* **REQUIRED WORK**
Copy every line that holds "materials".

* **GIVEN DATA**
|---|
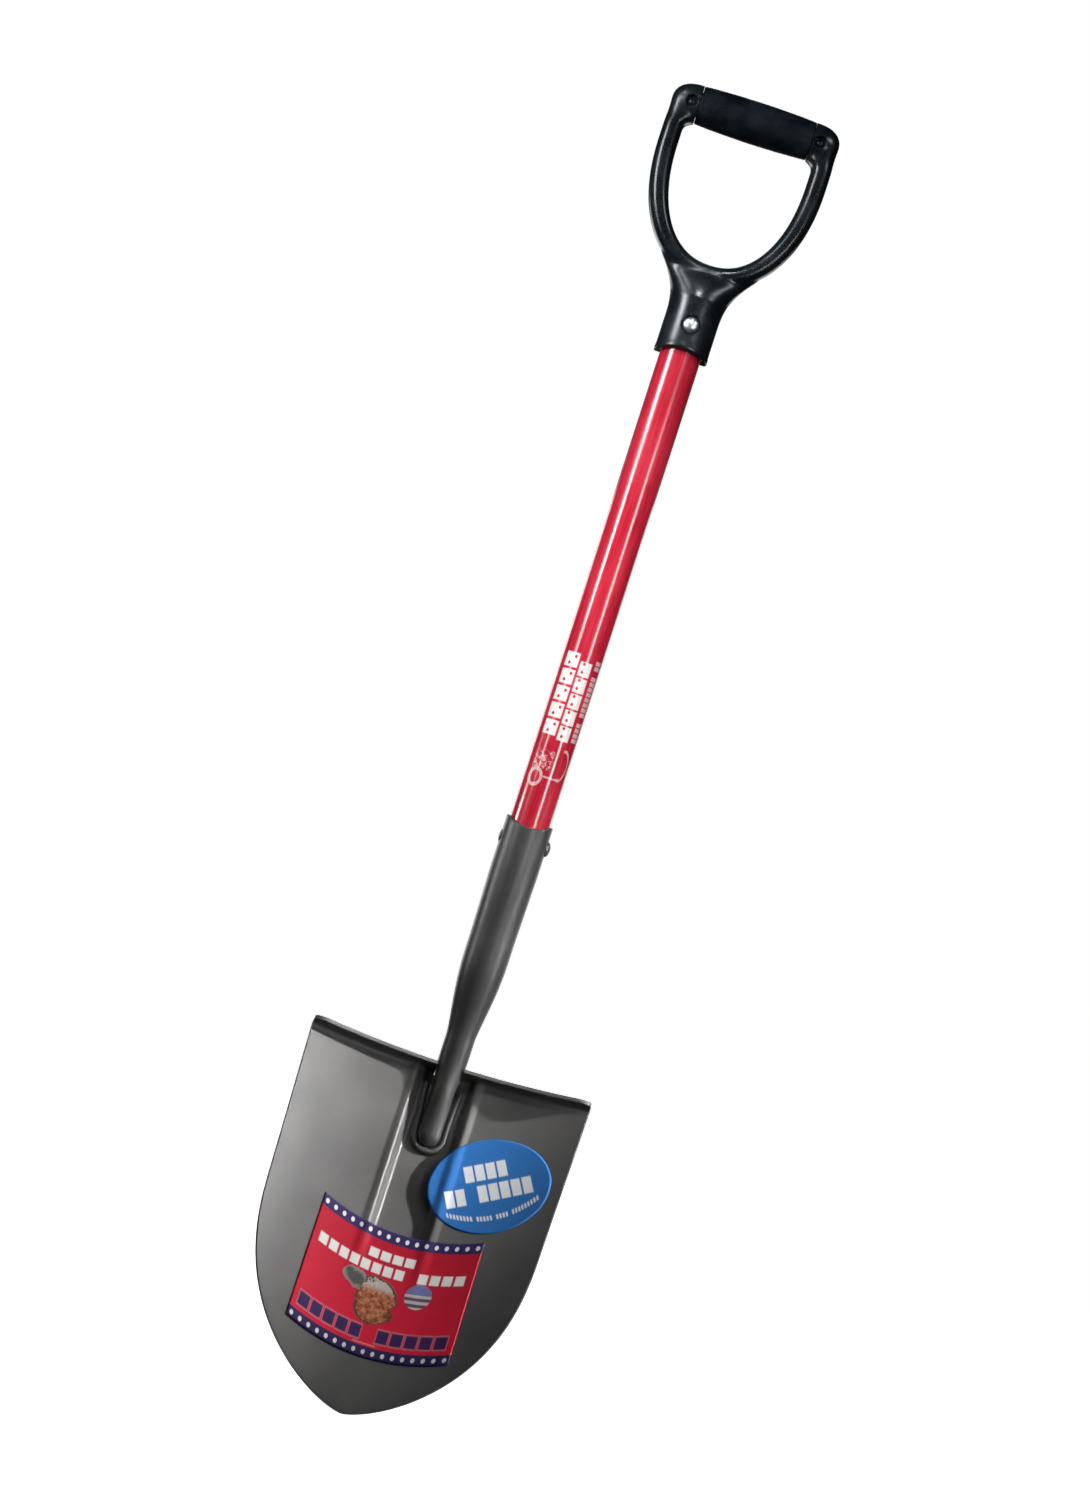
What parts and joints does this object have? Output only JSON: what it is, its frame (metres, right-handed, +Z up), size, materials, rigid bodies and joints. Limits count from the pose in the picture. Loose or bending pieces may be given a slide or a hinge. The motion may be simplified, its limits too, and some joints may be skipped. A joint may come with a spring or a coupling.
{
  "type": "round point shovel",
  "caption": "Round point digging shovel: dished steel blade with forward-turned steps, cranked steel socket, straight red fibreglass shaft and black D-grip.",
  "frame": {"origin": "under the middle of the shovel's bounding box, at the height of the blade's tip", "axes": "+Z up along the shaft from the blade to the D-grip; the scoop's hollow face and the steps face -Y; +X is to the right seen from the front, the side of the socket rivet's head"},
  "size_m": [0.2204, 0.1148, 1.0329],
  "materials": {
    "blade_paint": "satin charcoal paint with a fine grain over 12 gauge steel",
    "socket_paint": "satin charcoal paint",
    "weld_paint": "painted weld bead",
    "red_fibreglass": "glossy crimson fibreglass",
    "plug_plastic": "raw moulded plastic",
    "painted_rivet": "steel rivet painted over",
    "bright_rivet": "bright steel rivet",
    "washer_zinc": "zinc plated",
    "grip_plastic": "glossy black moulded plastic",
    "sleeve_rubber": "matte pebbled overmould",
    "red_label": "printed vinyl sticker, red with navy bands",
    "blue_label": "printed vinyl sticker, blue"
  },
  "bodies": {
    "root": {"blade": "blade_paint", "socket": "socket_paint", "socket_weld": "weld_paint", "shaft": "red_fibreglass", "lower_shaft_plug": "plug_plastic", "upper_shaft_plug": "plug_plastic", "socket_rivet": "painted_rivet", "grip_rivet": "bright_rivet", "grip_rivet_washer": "washer_zinc", "d_grip": "grip_plastic", "grip_sleeve": "sleeve_rubber", "blade_label": "red_label", "oval_label": "blue_label"}
  },
  "joints": []
}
|---|
* **RESULT**
What parts and joints does this object have? Output only JSON: what it is, its frame (metres, right-handed, +Z up), size, materials, rigid bodies and joints. Limits count from the pose in the picture. Loose or bending pieces may be given a slide or a hinge. The motion may be simplified, its limits too, and some joints may be skipped. A joint may come with a spring or a coupling.
  "materials": {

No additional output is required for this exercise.